Its in the second half of the interview, however, where things get interesting. Andrews decides to address head-on the Christine Milne/Sarah Hanson-Young argument that only the Greens have values, and Labor “stands for nothing“.
In a complete inversion of what might be expected, it is Andrews who strongly defends values, arguing that Labor stands for incremental reform, aiming to build public sector institutions that can be part of a fairer society, with a particular eye for the most disadvantaged. Andrews’ quote was as follows:
What I know is I understand that working people, and particularly people who do it tough, get no benefit, there’s no opportunity, there’s no empowerment in just words.
You need costed policies, funded policies; you need to recognise that you can’t do everything. You’ve got to make choices. If you don’t live in the real world, you know having a holiday from reality does nothing for people whether they’re in the high rise in the inner city or they’re in Noble Park or other working class suburbs.
I’m about a practical agenda, a real agenda and getting the consensus and the majority to be able to actually deliver it. That’s what Labor stands for. This notion that you can promise everything to everyone and somehow that makes you a party of values, it’s a fraud.
It’s not about values at all, it’s about failure, talking instead of delivering, that doesn’t benefit anyone.
By contrast, Baxter consistently evades the question of what Green values are, arguing at one point – bafflingly – that the Greens are the party of political pragmatism. Otherwise, he keeps trying to turn Barrie Cassidy away from the question of values, to the question of whether trams can run for later hours on a Saturday night.
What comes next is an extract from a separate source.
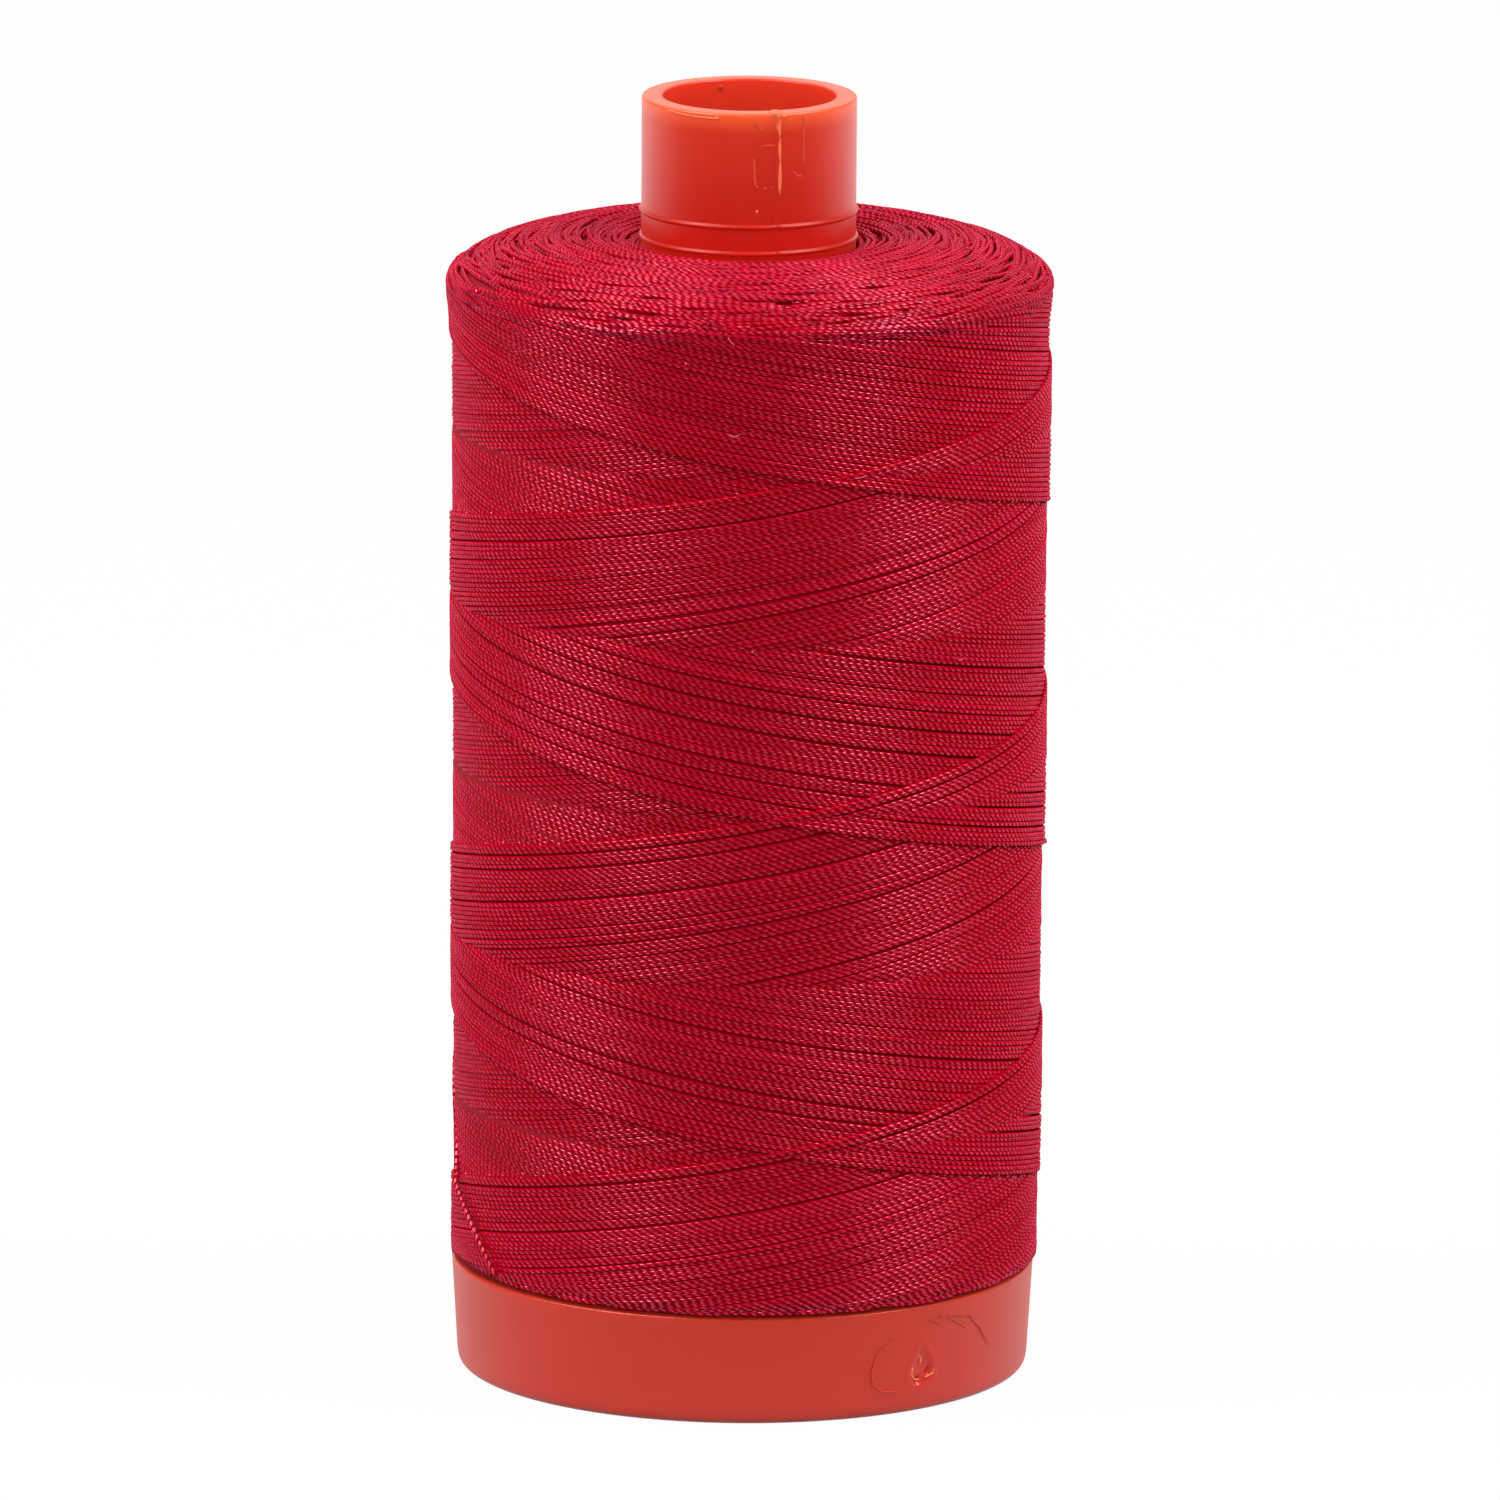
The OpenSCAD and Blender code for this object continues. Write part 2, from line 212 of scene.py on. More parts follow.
shade = add_node(tree, "Mix", [("Factor", outside.outputs[0]), ("A", linear("#D2341C")),
                               ("B", painted_light_tint.outputs["Color"])], data_type="RGBA")
tree.links.new(shade.outputs["Result"], surface.inputs["Base Color"])
surface.inputs["Sheen Weight"].default_value = 0.45
surface.inputs["Sheen Roughness"].default_value = 0.4
surface.inputs["Sheen Tint"].default_value = (1.0, 0.12, 0.08, 1.0)
surface.inputs["Roughness"].default_value = 0.34
surface.inputs["IOR"].default_value = 1.59
surface.inputs["Subsurface Weight"].default_value = 0.35
surface.inputs["Subsurface Radius"].default_value = (1.0, 0.3, 0.12)
surface.inputs["Subsurface Scale"].default_value = 0.0018
waves = add_node(tree, "TexNoise", [("Vector", place), ("Scale", 260.0), ("Detail", 2.0)])
bump = add_node(tree, "Bump", [("Height", waves.outputs["Fac"]), ("Strength", 0.25),
                               ("Distance", 0.00004)])
tree.links.new(bump.outputs["Normal"], surface.inputs["Normal"])

piece("core_moulding", core, styrene, "spool", "orange_plastic", "spool_core")

# What is left of the gate on the rim, and the flash down the front parting line
marks = bmesh.new()
bead(marks, 284.9, 6.0, 75.98, 0.9, 0.44, 0.4)
bead(marks, 288.5, 6.18, 75.85, 0.5, 0.3, 0.2)
wisp(marks, ((285.5, 75.8), (285.8, 74.6), (286.1, 73.2), (286.4, 71.5)), TUBE_R, 0.3, 0.13)
wisp(marks, ((222, 75.82), (230, 75.74), (238, 75.7), (246, 75.68), (252, 75.68)), TUBE_R - 0.01,
     0.12, 0.06)
bead(marks, 252.5, TUBE_R, 75.7, 0.3, 0.2, 0.08)
bead(marks, 274.4, TUBE_R, 70.22, 0.17, 0.17, 0.035)

# Faint scuffs on either side of it, and the specks that they end in
scuffs = bmesh.new()
for spots, thick in ((((299.8, 75.7), (300.5, 74.5), (300.6, 73.1)), 0.16),
                     (((272.8, 73.2), (272.9, 72.4), (273.6, 71.8)), 0.18),
                     (((273.0, 75.5), (274.5, 75.2), (277.0, 75.0)), 0.2),
                     (((277.5, 74.1), (281, 74.14), (284, 74.08)), 0.15),
                     (((294.5, 72.5), (296.4, 72.25), (298.9, 72.2)), 0.14)):
    wisp(scuffs, spots, TUBE_R, thick, 0.012)
for azimuth, height, size in ((274.4, 71.69, 0.15), (278.6, 71.57, 0.17), (282.4, 71.62, 0.13)):
    bead(scuffs, azimuth, TUBE_R, height, size, size, 0.03)


def highlit_styrene(name, dark, light):
    """The same plastic on its small raised marks, where it was torn or rubbed: less glossy, and
    paler and more orange, a painted highlight for the light these marks catch.
    """
    worn, tree, surface, place = shader(name)
    grain = add_node(tree, "TexNoise", [("Vector", place), ("Scale", 3000.0)])
    pale = add_node(tree, "ValToRGB", [("Fac", grain.outputs["Fac"])])
    pale.color_ramp.elements[0].color = linear(dark)
    pale.color_ramp.elements[1].color = linear(light)
    tree.links.new(pale.outputs["Color"], surface.inputs["Base Color"])
    surface.inputs["Roughness"].default_value = 0.45
    return worn


# Paler colours on the mould marks, the gate's lips and the scuffs: painted highlight for the light
# these raised marks catch.
marks_highlit_styrene = highlit_styrene("marks_painted_highlight_polystyrene", "#E85A34", "#F88860")
scuffs_highlit_styrene = highlit_styrene("scuffs_painted_highlight_polystyrene", "#CE3019", "#DC4E34")
piece("mould_marks", marks, marks_highlit_styrene, "spool", "orange_plastic")
piece("rim_scuffs", scuffs, scuffs_highlit_styrene, "spool", "orange_plastic")

# ---- Base cup ----------------------------------------------------------------------------------
# A second polystyrene moulding: a shallow drafted cup with a foot ring, and inside it a ribbed
# socket that grips the core's foot. It was gated through its side.

CUP_H, CUP_RIM_R, CUP_FOOT_R, CUP_WALL = 6.45, 17.18, 16.797, 1.1
FLOOR_Z, RECESS, SOCKET_R, LIP_R, SOCKET_TOP = 1.6, 0.4, 7.62, 6.52, 5.0
FLOOR_HOLE_R, RIM_EDGE = 5.33, 0.15
RIB_SIZE, RIB_PLACE = (9.2, 0.8, 1.8), (11.6, 0, 1.9)


def cup_r(z):
    """Radius of the cup's drafted side at a height."""
    return CUP_FOOT_R + (CUP_RIM_R - CUP_FOOT_R) * z / CUP_H


cup = turned(
    [(FLOOR_HOLE_R, RECESS), (14.297, RECESS), (14.697, 0.0)]
    + arc(CUP_FOOT_R - 0.5, 0.5, 0.5, 0.5, -90, 0)
    + [(cup_r(0.7 + 0.2 * i), 0.7 + 0.2 * i) for i in range(27)]
    + arc(CUP_RIM_R - RIM_EDGE, CUP_H - RIM_EDGE, RIM_EDGE, RIM_EDGE, 0, 90)
    + arc(CUP_RIM_R - CUP_WALL + RIM_EDGE, CUP_H - RIM_EDGE, RIM_EDGE, RIM_EDGE, 90, 180)
    + [(cup_r(FLOOR_Z) - CUP_WALL, FLOOR_Z), (SOCKET_R, FLOOR_Z), (SOCKET_R, SOCKET_TOP)]
    + [(LIP_R, SOCKET_TOP), (LIP_R, 3.7), (6.58, 3.53), (6.58, 2.67), (LIP_R, 2.5)]
    + [(LIP_R, FLOOR_Z), (FLOOR_HOLE_R, FLOOR_Z)], 720
)
GATE_AZ, GATE_Z = 308.6, 2.85
for vert in cup.verts:
    radius, azimuth = hypot(vert.co.x, vert.co.y), degrees(atan2(vert.co.y, vert.co.x)) % 360
    across, up = radians(azimuth - GATE_AZ) * radius, vert.co.z - GATE_Z
    if abs(radius - cup_r(vert.co.z)) < 0.05 and hypot(across, up) < 2:
        spot = hypot(across / (0.8 - 0.35 * up), up / 1.2)
        pit = 0.14 * max(0.0, 1 - spot ** 2) - 0.05 * exp(-((spot - 1.12) / 0.14) ** 2)
        pit += 0.5 * exp(-((across + 0.25) ** 2 + (up + 0.95) ** 2) / 0.04)
        pit += 0.5 * exp(-((across - 0.55) ** 2 + (up + 0.5) ** 2) / 0.03)
        vert.co.xy *= (radius - pit) / radius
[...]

The opening up of a debate in the ALP about its future relationship to the Greens has led to responses questioning the Green’s claims to have a monopoly on political morality and virtue, as well as arguments that the ALP needs to turn away from the green-left agenda and focus on the “vital centre” of Australian politics. But Daniel Andrews’ contribution also demonstrates that Labor can make a clear case for its own values in debates with the Greens.